Quote 1
[Billy Bones] wandered a little longer, his voice growing weaker; but soon after I had given him his medicine, which he took like a child, with the remark, "If ever a seaman wanted drugs, it's me," he fell at last into a heavy, swoon-like sleep, in which I left him. (3.19)
There is a repeated theme in Treasure Island that illness makes us dependent and childlike. First there is Billy Bones's weakness, in which he takes his medicine "like a child." Then there is poor, feverish Dick Johnson, who begins babbling and clutching his Bible toward the end of the novel. He totally goes to pieces as he gets sick and follows the other pirates like a child. How does illness make us more childlike? What does this analogy suggest about how Stevenson feels about childhood?
Quote 2
But [Billy Bones] broke in cursing the doctor, in a feeble voice but heartily. "Doctors is all swabs," he said; "and that doctor there, why, what do he know about seafaring men? I been in places hot as pitch, and mates dropping round with Yellow Jack, and the blessed land a-heaving like the sea with earthquakes – what do the doctor know of lands like that? – and I lived on rum, I tell you. It's been meat and drink, and man and wife, to me; and if I'm not to have my rum now I'm a poor old hulk on a lee shore, my blood'll be on you, Jim, and that doctor swab." (3.4)
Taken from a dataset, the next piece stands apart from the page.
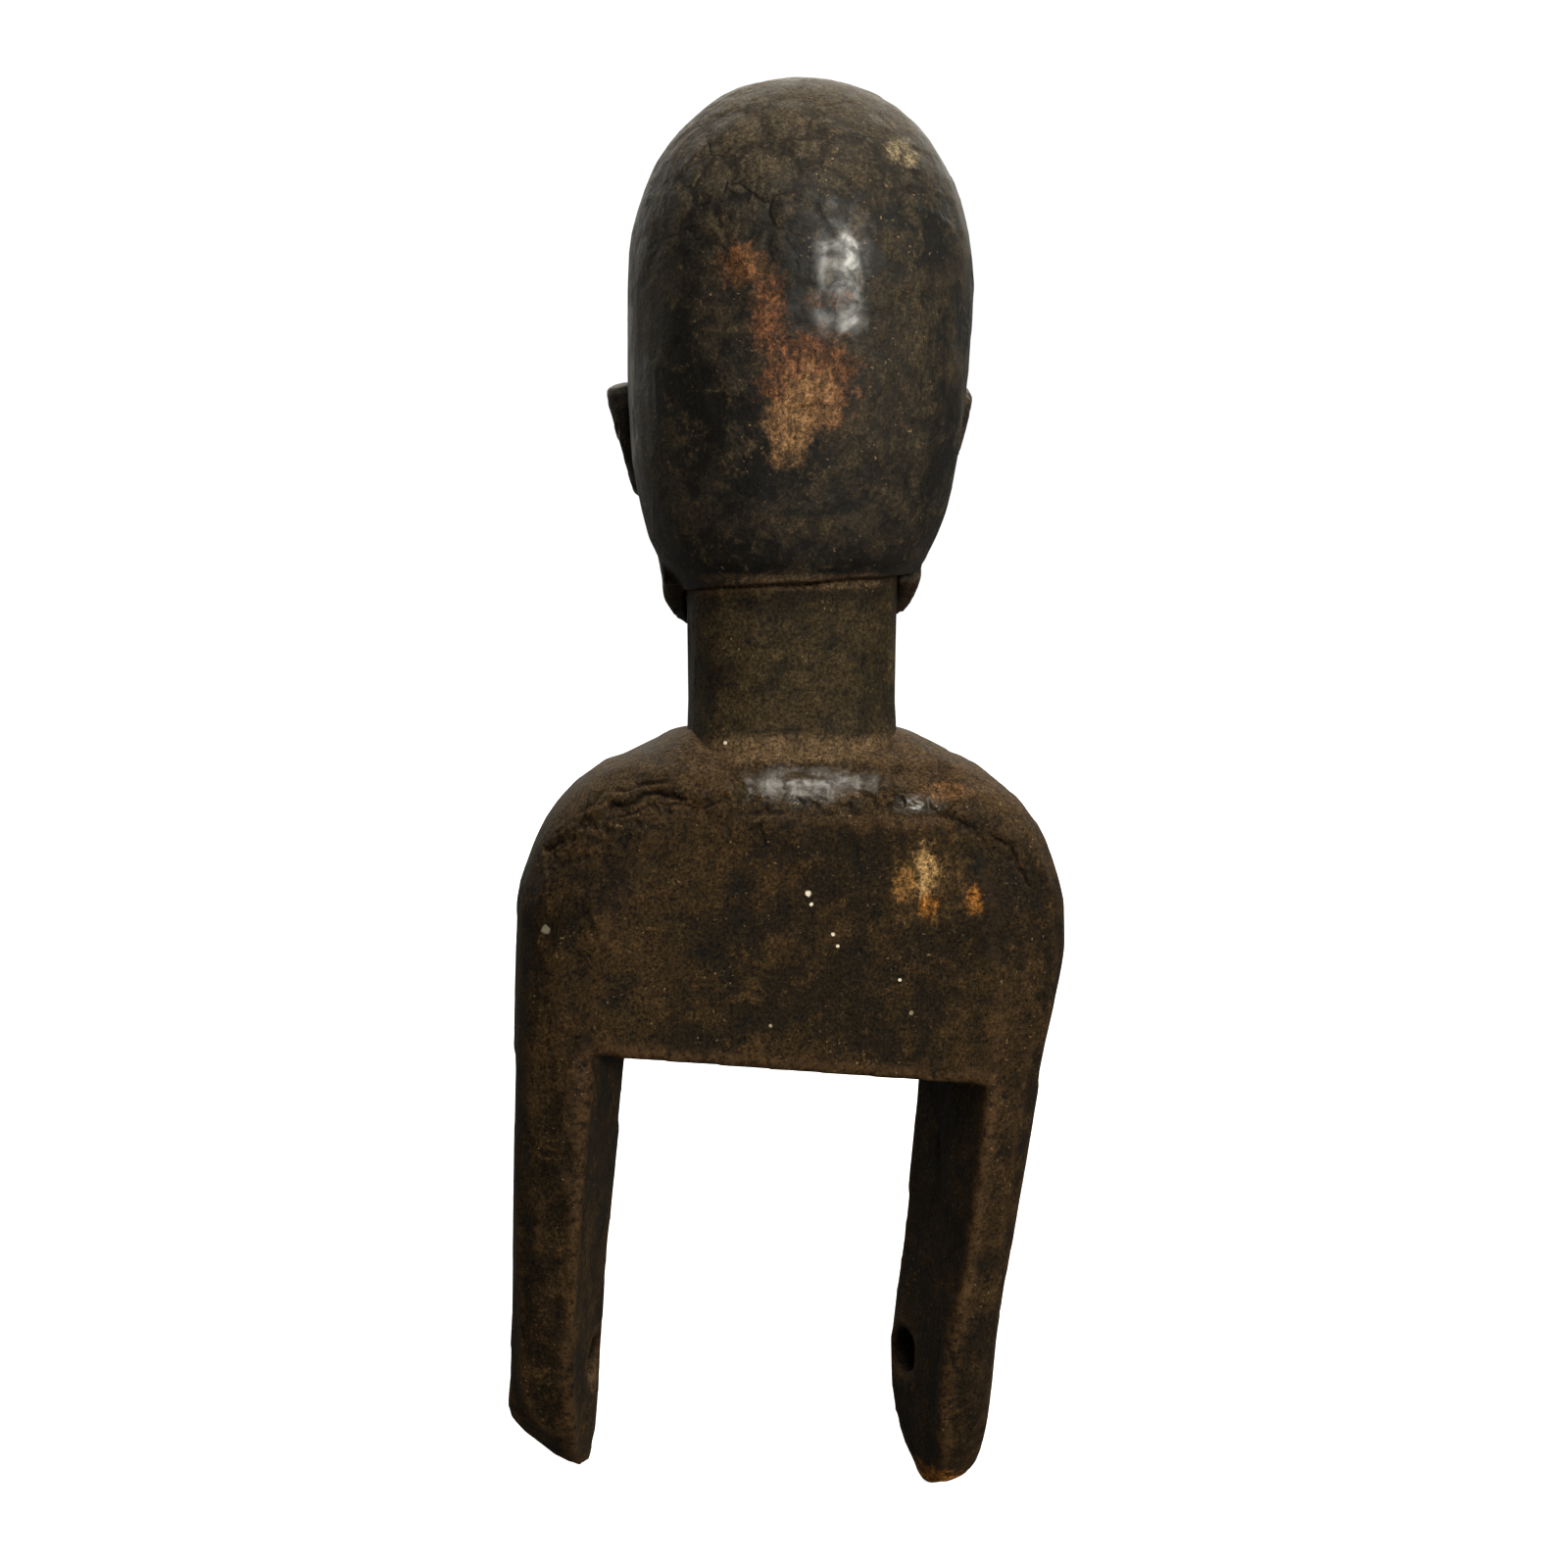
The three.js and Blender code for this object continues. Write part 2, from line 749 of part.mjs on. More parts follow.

Billy Bones has spent many evenings shocking and impressing the quiet country folk of Jim's town with his tales of distant places and adventures. Here, after his stroke, we get the full story: he's lived through terrible situations and has used rum to drown his sorrows. Now he's become so dependent on rum that he demands it even though it will kill him. This contrast between how fun pirate adventures sound and how awful they really are may explain why we can enjoy the story of Treasure Island even as Jim ends the novel swearing that it was horrible and he would never repeat his adventures. (Btw, "Yellow Jack" is yellow fever.)